### WHAT THE TASK ASKS
What is wanted is an exact restatement of the lines from the one with "for node, shape" through the one with "for node in", both included, and of no other lines.

### DATASET

________________________________________

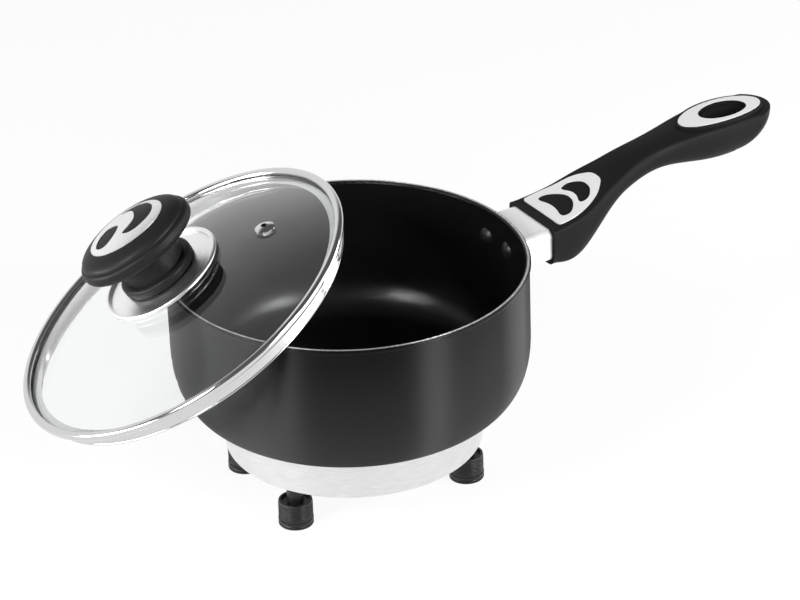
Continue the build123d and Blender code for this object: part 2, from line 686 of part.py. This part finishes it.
nodes = {
    "pan_bowl": pan_bowl,
    "handle_rivets": handle_rivets,
    "handle_bracket": handle_bracket,
    "flame_guard": flame_guard,
    "handle_grip": handle_grip,
    "handle_shield_inlay": handle_shield_inlay,
    "handle_ring_inlay": handle_ring_inlay,
    "handle_screw": handle_screw,
    "base_ring": base_ring,
    "base_cover": base_cover,
    "foot_nuts": foot_nuts,
    "heat_plate": heat_plate,
    "heating_element": heating_element,
    "insulation_disc": insulation_disc,
    "clamp_plate": clamp_plate,
    "thermostat": thermostat,
    "thermal_fuse": thermal_fuse,
    "lead_wires": lead_wires,
    "base_stud": base_stud,
    "base_spacer": base_spacer,
    "base_washer": base_washer,
    "base_nut": base_nut,
    "inlet_housing": inlet_housing,
    "inlet_pins": inlet_pins,
    "inlet_screws": inlet_screws,
    "lid_glass": lid_place * lid_glass,
    "lid_rim": lid_place * lid_rim,
    "steam_vent": lid_place * steam_vent,
    "knob_disc": lid_place * off_centre * knob_disc,
    "knob_stem": lid_place * off_centre * stem,
    "knob_cap": lid_place * off_centre * knob_cap,
    "knob_inlay": lid_place * off_centre * knob_inlay,
    "knob_seal": lid_place * off_centre * knob_seal,
    "knob_washer": lid_place * off_centre * knob_washer,
    "knob_screw": lid_place * off_centre * knob_screw,
}
for number, (x, y) in enumerate(foot_xy, start=1):
    nodes[f"rubber_foot_{number}"] = Pos(x, y) * foot
    nodes[f"foot_post_{number}"] = Pos(x, y) * post

for node, shape in nodes.items():
    export_step(shape, f"parts/{node}.step")
    box = shape.bounding_box()
    print(node, round(shape.volume), [round(v, 2) for v in (*box.min, *box.max)])
print("lid centre", lid_centre)
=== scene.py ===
import bpy
import json
import math
from mathutils import Matrix, Vector


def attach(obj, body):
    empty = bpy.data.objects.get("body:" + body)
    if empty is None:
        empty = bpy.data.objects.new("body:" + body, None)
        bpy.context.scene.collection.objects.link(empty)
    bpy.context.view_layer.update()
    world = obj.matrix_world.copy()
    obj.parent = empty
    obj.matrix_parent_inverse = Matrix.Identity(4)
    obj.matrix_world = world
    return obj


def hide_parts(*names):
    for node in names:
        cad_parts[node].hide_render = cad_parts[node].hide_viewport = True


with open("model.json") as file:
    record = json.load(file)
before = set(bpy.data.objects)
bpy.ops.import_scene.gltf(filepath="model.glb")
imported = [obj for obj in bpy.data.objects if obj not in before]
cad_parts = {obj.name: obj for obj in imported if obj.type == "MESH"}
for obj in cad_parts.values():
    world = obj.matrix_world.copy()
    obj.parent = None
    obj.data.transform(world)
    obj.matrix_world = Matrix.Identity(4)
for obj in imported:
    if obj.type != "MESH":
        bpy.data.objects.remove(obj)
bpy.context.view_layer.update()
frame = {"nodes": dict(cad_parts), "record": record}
nodes = frame["nodes"]
scene = bpy.context.scene
print("frame loaded:", len(nodes), "nodes")

# camera: the photograph's view, turned so that the handle lies along +X; metres and radians, lens in mm
cameraView = {
    "place": (-1.0183, -1.7359, 1.1922),
    "heading": -0.54305,
    "down": 0.498,
    "roll": -0.032,
    "lens": 206.7,
    "sensor": 36,
    "reach": 20,
}


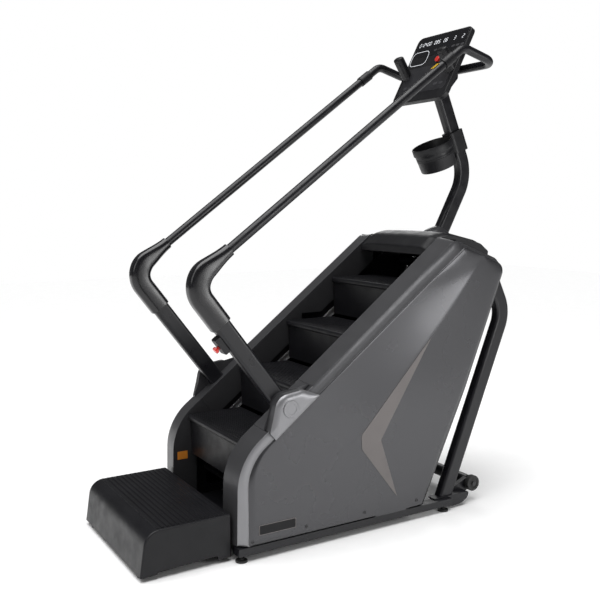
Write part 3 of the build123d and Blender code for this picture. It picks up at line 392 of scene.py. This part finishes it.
def side_cover(side):
    """Cover side: a bevel band, then a scooped front zone and a flatter rear zone that meet at a crease. The
    bevel below the hub at the front is silver as a painted highlight; the rest of the bevel is rim grey.
    """
    sign = SIDES[side]
    edge_line = cover_line(BEVEL_INSET, TOP_INSET, BEVEL_TURN)
    outer_line = cover_line(CREASE_INSET, 0.010)
    top_at, foot_at = v2(*CREASE_TOP), v2(*CREASE_FOOT)
    crease = [edge_line[nearest(edge_line, top_at)]] + [v2(*p) for p in STRIP] + [
        edge_line[nearest(edge_line, foot_at)]]
    crease = resample(crease, PANEL_COUNT)
    verts = []
    faces = {"panel_grey": [], "rim_grey": [], "silver_trim": []}
    zones = (("front", stretch(outer_line, foot_at, top_at)[::-1], stretch(edge_line, foot_at, top_at)[::-1]),
             ("rear", stretch(outer_line, top_at, foot_at), stretch(edge_line, top_at, foot_at)))
    for zone, outer, edge in zones:
        base = len(verts)
        for p in outer:
            x = FLANGE_X if zone == "rear" and p.y < FLANGE_TOP else CREASE_X - 0.001
            verts.append(Vector((sign * x, p.x, p.y)))
        verts += [Vector((sign * CREASE_X, p.x, p.y)) for p in outer]
        for r in range(PANEL_ROWS + 1):
            s = r / PANEL_ROWS
            for p, q in zip(edge, crease):
                at = p.lerp(q, s)
                verts.append(Vector((sign * (PANEL_X - cover_depth(zone, s, at.y)), at.x, at.y)))
        for face in grid_faces(PANEL_ROWS + 3, PANEL_COUNT, False):
            row = face[0] // PANEL_COUNT
            face = tuple(base + i for i in face)
            corner = verts[face[0]]
            # low: the front zone's bevel below the hub, which gets silver paint as a painted highlight
            low = zone == "front" and (Vector((corner.y, corner.z)) - Vector(HUB)).dot(RIM_DIR) < 0
            key = "panel_grey" if row > 1 else "silver_trim" if low else "rim_grey"
            faces[key].append(face)
    pieces = {"panel_grey": "side_cover", "rim_grey": "cover_band", "silver_trim": "cover_lip_painted_highlight"}
    for key, piece in pieces.items():
        skin = make(f"{piece}_{side}", *compact(verts, faces[key]), key, "frame", key, sharp=24)
        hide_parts(f"side_panel_{side}")
        thicken(skin, COVER_WALL)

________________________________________

### COMPLETED TASK
for node, shape in nodes.items():
    export_step(shape, f"parts/{node}.step")
    box = shape.bounding_box()
    print(node, round(shape.volume), [round(v, 2) for v in (*box.min, *box.max)])
print("lid centre", lid_centre)
=== scene.py ===
import bpy
import json
import math
from mathutils import Matrix, Vector


def attach(obj, body):
    empty = bpy.data.objects.get("body:" + body)
    if empty is None:
        empty = bpy.data.objects.new("body:" + body, None)
        bpy.context.scene.collection.objects.link(empty)
    bpy.context.view_layer.update()
    world = obj.matrix_world.copy()
    obj.parent = empty
    obj.matrix_parent_inverse = Matrix.Identity(4)
    obj.matrix_world = world
    return obj


def hide_parts(*names):
    for node in names:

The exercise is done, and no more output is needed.